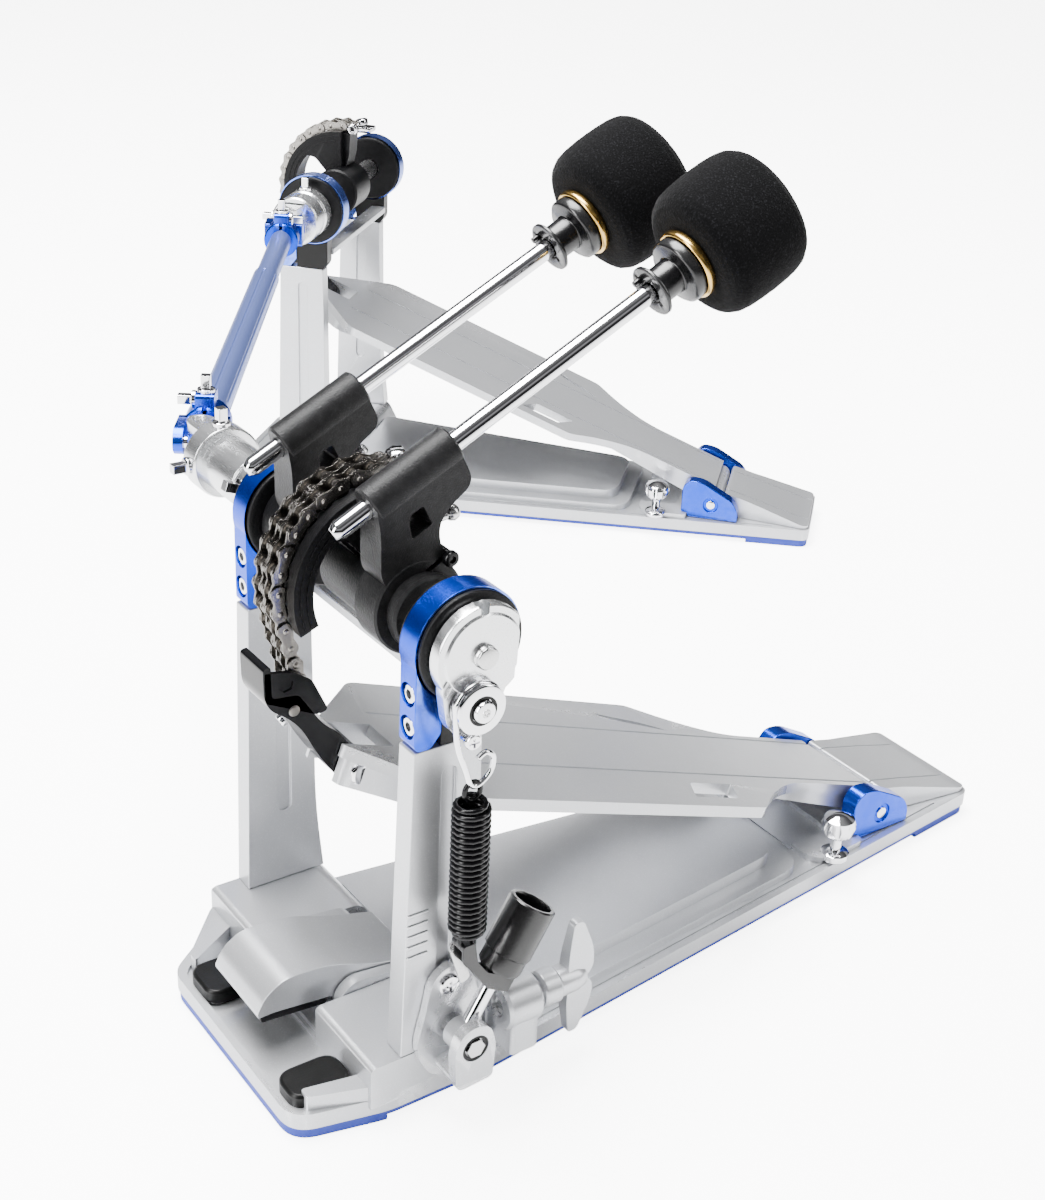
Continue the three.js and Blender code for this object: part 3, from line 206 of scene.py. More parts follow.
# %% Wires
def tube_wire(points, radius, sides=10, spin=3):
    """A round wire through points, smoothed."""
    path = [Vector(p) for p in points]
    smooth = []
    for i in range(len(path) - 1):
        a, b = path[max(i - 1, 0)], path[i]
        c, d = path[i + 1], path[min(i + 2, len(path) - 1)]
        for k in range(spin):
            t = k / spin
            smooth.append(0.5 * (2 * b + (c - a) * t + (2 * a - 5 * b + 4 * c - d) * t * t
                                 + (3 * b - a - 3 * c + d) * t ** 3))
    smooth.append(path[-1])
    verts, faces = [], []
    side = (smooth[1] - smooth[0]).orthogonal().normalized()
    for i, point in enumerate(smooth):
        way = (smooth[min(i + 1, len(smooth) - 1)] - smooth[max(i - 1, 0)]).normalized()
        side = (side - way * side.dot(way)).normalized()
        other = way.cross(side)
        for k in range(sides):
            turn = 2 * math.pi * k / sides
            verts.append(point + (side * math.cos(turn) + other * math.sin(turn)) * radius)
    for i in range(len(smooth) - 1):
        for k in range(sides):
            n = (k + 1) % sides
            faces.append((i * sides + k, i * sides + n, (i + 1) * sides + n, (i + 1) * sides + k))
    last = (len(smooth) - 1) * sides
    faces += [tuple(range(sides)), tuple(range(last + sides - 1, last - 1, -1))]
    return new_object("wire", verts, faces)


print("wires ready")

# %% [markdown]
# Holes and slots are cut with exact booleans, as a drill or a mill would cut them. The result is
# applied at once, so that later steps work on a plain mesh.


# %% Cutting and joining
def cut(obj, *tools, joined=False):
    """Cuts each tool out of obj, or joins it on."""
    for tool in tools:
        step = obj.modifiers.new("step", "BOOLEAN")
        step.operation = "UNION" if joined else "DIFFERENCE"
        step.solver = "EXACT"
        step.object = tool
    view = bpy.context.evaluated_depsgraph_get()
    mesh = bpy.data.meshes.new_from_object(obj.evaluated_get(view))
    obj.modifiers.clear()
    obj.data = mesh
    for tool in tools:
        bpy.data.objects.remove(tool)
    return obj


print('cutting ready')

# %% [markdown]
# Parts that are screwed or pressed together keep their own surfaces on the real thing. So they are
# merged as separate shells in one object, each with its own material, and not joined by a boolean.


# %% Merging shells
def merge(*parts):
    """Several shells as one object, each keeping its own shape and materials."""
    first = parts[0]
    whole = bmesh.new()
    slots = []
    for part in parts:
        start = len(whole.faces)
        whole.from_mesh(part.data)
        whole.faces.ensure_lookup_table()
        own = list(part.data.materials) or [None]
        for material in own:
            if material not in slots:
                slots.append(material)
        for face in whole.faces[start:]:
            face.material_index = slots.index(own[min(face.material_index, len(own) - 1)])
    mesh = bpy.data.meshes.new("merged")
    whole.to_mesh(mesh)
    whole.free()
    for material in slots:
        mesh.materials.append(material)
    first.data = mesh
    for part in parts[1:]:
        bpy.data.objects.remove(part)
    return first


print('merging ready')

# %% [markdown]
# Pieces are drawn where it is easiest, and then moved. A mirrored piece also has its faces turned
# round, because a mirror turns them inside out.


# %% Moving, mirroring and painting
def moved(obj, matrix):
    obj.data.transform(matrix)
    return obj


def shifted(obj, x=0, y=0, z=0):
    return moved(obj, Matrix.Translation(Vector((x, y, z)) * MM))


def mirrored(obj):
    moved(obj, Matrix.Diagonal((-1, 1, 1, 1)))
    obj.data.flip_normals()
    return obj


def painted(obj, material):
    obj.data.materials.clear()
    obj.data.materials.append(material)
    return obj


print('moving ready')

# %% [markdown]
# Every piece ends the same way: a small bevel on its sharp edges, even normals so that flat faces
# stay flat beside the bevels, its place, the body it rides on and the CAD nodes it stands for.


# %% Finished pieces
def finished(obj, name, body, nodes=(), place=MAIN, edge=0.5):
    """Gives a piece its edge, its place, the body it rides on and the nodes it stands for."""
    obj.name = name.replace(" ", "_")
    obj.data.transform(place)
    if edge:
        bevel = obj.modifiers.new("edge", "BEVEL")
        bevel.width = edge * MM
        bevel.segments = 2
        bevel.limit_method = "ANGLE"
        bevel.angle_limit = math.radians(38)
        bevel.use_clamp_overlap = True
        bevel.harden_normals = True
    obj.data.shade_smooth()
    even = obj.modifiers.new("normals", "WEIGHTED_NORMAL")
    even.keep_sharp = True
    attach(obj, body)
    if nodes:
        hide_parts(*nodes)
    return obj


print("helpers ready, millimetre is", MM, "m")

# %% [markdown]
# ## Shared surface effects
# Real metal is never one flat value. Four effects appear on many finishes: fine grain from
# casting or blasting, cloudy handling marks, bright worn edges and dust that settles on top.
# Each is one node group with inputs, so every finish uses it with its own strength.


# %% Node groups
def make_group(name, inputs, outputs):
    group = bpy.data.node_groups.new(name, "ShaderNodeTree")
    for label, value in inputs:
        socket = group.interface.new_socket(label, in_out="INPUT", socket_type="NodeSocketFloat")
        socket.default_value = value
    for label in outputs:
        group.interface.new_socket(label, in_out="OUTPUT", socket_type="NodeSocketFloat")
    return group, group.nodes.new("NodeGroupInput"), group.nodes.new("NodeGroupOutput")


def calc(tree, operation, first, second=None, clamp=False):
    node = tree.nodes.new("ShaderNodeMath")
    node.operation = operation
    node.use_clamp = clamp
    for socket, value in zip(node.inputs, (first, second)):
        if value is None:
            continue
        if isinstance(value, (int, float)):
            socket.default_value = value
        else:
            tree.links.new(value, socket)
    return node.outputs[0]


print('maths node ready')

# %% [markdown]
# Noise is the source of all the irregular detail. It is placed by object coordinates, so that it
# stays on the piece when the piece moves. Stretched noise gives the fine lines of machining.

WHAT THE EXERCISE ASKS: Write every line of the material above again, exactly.

SOLUTION TO THE PROBLEM:
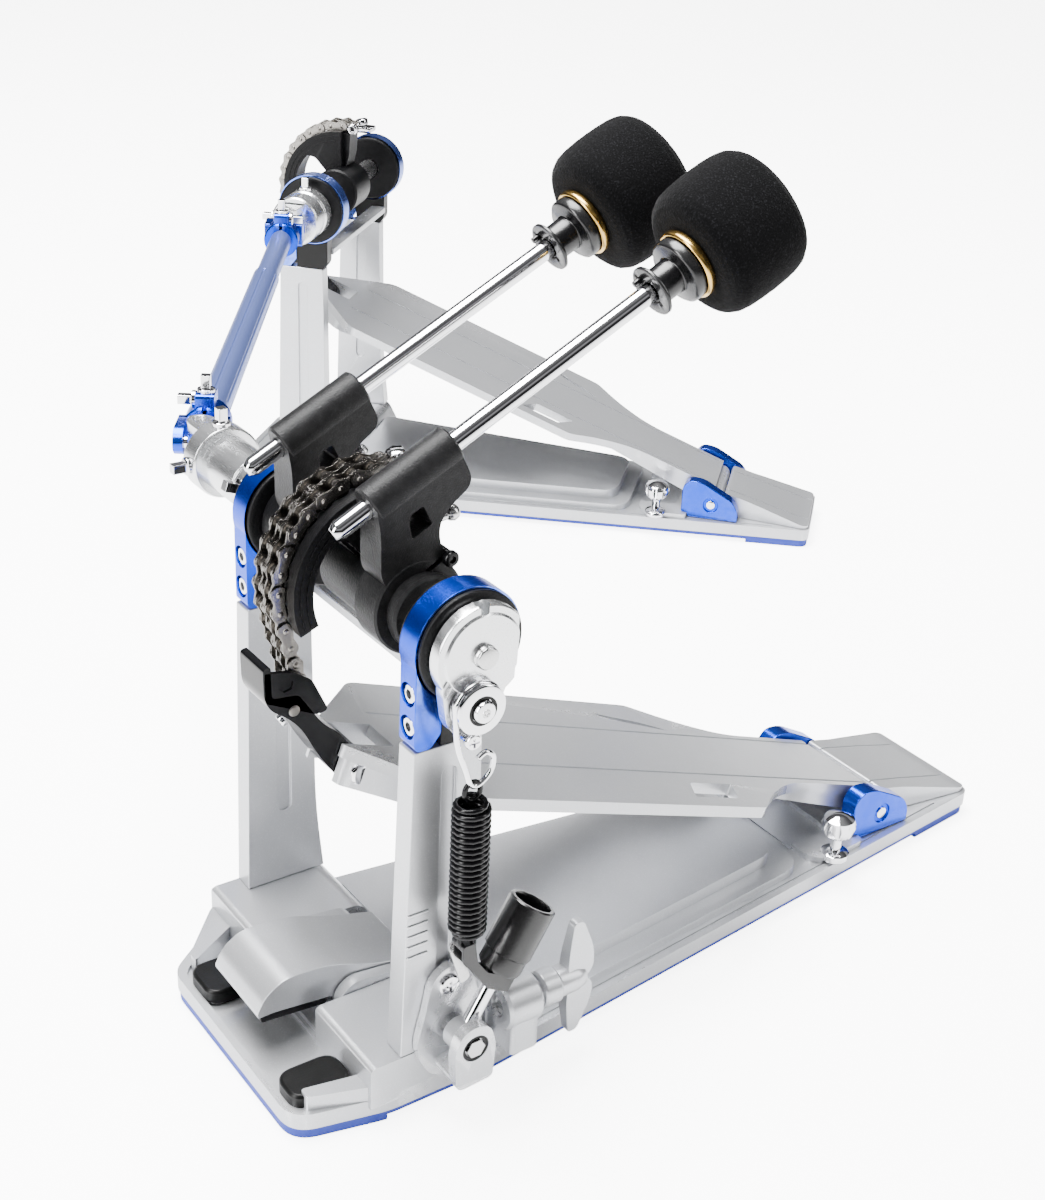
Continue the three.js and Blender code for this object: part 3, from line 206 of scene.py. More parts follow.
# %% Wires
def tube_wire(points, radius, sides=10, spin=3):
    """A round wire through points, smoothed."""
    path = [Vector(p) for p in points]
    smooth = []
    for i in range(len(path) - 1):
        a, b = path[max(i - 1, 0)], path[i]
        c, d = path[i + 1], path[min(i + 2, len(path) - 1)]
        for k in range(spin):
            t = k / spin
            smooth.append(0.5 * (2 * b + (c - a) * t + (2 * a - 5 * b + 4 * c - d) * t * t
                                 + (3 * b - a - 3 * c + d) * t ** 3))
    smooth.append(path[-1])
    verts, faces = [], []
    side = (smooth[1] - smooth[0]).orthogonal().normalized()
    for i, point in enumerate(smooth):
        way = (smooth[min(i + 1, len(smooth) - 1)] - smooth[max(i - 1, 0)]).normalized()
        side = (side - way * side.dot(way)).normalized()
        other = way.cross(side)
        for k in range(sides):
            turn = 2 * math.pi * k / sides
            verts.append(point + (side * math.cos(turn) + other * math.sin(turn)) * radius)
    for i in range(len(smooth) - 1):
        for k in range(sides):
            n = (k + 1) % sides
            faces.append((i * sides + k, i * sides + n, (i + 1) * sides + n, (i + 1) * sides + k))
    last = (len(smooth) - 1) * sides
    faces += [tuple(range(sides)), tuple(range(last + sides - 1, last - 1, -1))]
    return new_object("wire", verts, faces)


print("wires ready")

# %% [markdown]
# Holes and slots are cut with exact booleans, as a drill or a mill would cut them. The result is
# applied at once, so that later steps work on a plain mesh.


# %% Cutting and joining
def cut(obj, *tools, joined=False):
    """Cuts each tool out of obj, or joins it on."""
    for tool in tools:
        step = obj.modifiers.new("step", "BOOLEAN")
        step.operation = "UNION" if joined else "DIFFERENCE"
        step.solver = "EXACT"
        step.object = tool
    view = bpy.context.evaluated_depsgraph_get()
    mesh = bpy.data.meshes.new_from_object(obj.evaluated_get(view))
    obj.modifiers.clear()
    obj.data = mesh
    for tool in tools:
        bpy.data.objects.remove(tool)
    return obj


print('cutting ready')

# %% [markdown]
# Parts that are screwed or pressed together keep their own surfaces on the real thing. So they are
# merged as separate shells in one object, each with its own material, and not joined by a boolean.


# %% Merging shells
def merge(*parts):
    """Several shells as one object, each keeping its own shape and materials."""
    first = parts[0]
    whole = bmesh.new()
    slots = []
    for part in parts:
        start = len(whole.faces)
        whole.from_mesh(part.data)
        whole.faces.ensure_lookup_table()
        own = list(part.data.materials) or [None]
        for material in own:
            if material not in slots:
                slots.append(material)
        for face in whole.faces[start:]:
            face.material_index = slots.index(own[min(face.material_index, len(own) - 1)])
    mesh = bpy.data.meshes.new("merged")
    whole.to_mesh(mesh)
    whole.free()
    for material in slots:
        mesh.materials.append(material)
    first.data = mesh
    for part in parts[1:]:
        bpy.data.objects.remove(part)
    return first


print('merging ready')

# %% [markdown]
# Pieces are drawn where it is easiest, and then moved. A mirrored piece also has its faces turned
# round, because a mirror turns them inside out.


# %% Moving, mirroring and painting
def moved(obj, matrix):
    obj.data.transform(matrix)
    return obj


def shifted(obj, x=0, y=0, z=0):
    return moved(obj, Matrix.Translation(Vector((x, y, z)) * MM))


def mirrored(obj):
    moved(obj, Matrix.Diagonal((-1, 1, 1, 1)))
    obj.data.flip_normals()
    return obj


def painted(obj, material):
    obj.data.materials.clear()
    obj.data.materials.append(material)
    return obj


print('moving ready')

# %% [markdown]
# Every piece ends the same way: a small bevel on its sharp edges, even normals so that flat faces
# stay flat beside the bevels, its place, the body it rides on and the CAD nodes it stands for.


# %% Finished pieces
def finished(obj, name, body, nodes=(), place=MAIN, edge=0.5):
    """Gives a piece its edge, its place, the body it rides on and the nodes it stands for."""
    obj.name = name.replace(" ", "_")
    obj.data.transform(place)
    if edge:
        bevel = obj.modifiers.new("edge", "BEVEL")
        bevel.width = edge * MM
        bevel.segments = 2
        bevel.limit_method = "ANGLE"
        bevel.angle_limit = math.radians(38)
        bevel.use_clamp_overlap = True
        bevel.harden_normals = True
    obj.data.shade_smooth()
    even = obj.modifiers.new("normals", "WEIGHTED_NORMAL")
    even.keep_sharp = True
    attach(obj, body)
    if nodes:
        hide_parts(*nodes)
    return obj


print("helpers ready, millimetre is", MM, "m")

# %% [markdown]
# ## Shared surface effects
# Real metal is never one flat value. Four effects appear on many finishes: fine grain from
# casting or blasting, cloudy handling marks, bright worn edges and dust that settles on top.
# Each is one node group with inputs, so every finish uses it with its own strength.


# %% Node groups
def make_group(name, inputs, outputs):
    group = bpy.data.node_groups.new(name, "ShaderNodeTree")
    for label, value in inputs:
        socket = group.interface.new_socket(label, in_out="INPUT", socket_type="NodeSocketFloat")
        socket.default_value = value
    for label in outputs:
        group.interface.new_socket(label, in_out="OUTPUT", socket_type="NodeSocketFloat")
    return group, group.nodes.new("NodeGroupInput"), group.nodes.new("NodeGroupOutput")


def calc(tree, operation, first, second=None, clamp=False):
    node = tree.nodes.new("ShaderNodeMath")
    node.operation = operation
    node.use_clamp = clamp
    for socket, value in zip(node.inputs, (first, second)):
        if value is None:
            continue
        if isinstance(value, (int, float)):
            socket.default_value = value
        else:
            tree.links.new(value, socket)
    return node.outputs[0]


print('maths node ready')

# %% [markdown]
# Noise is the source of all the irregular detail. It is placed by object coordinates, so that it
# stays on the piece when the piece moves. Stretched noise gives the fine lines of machining.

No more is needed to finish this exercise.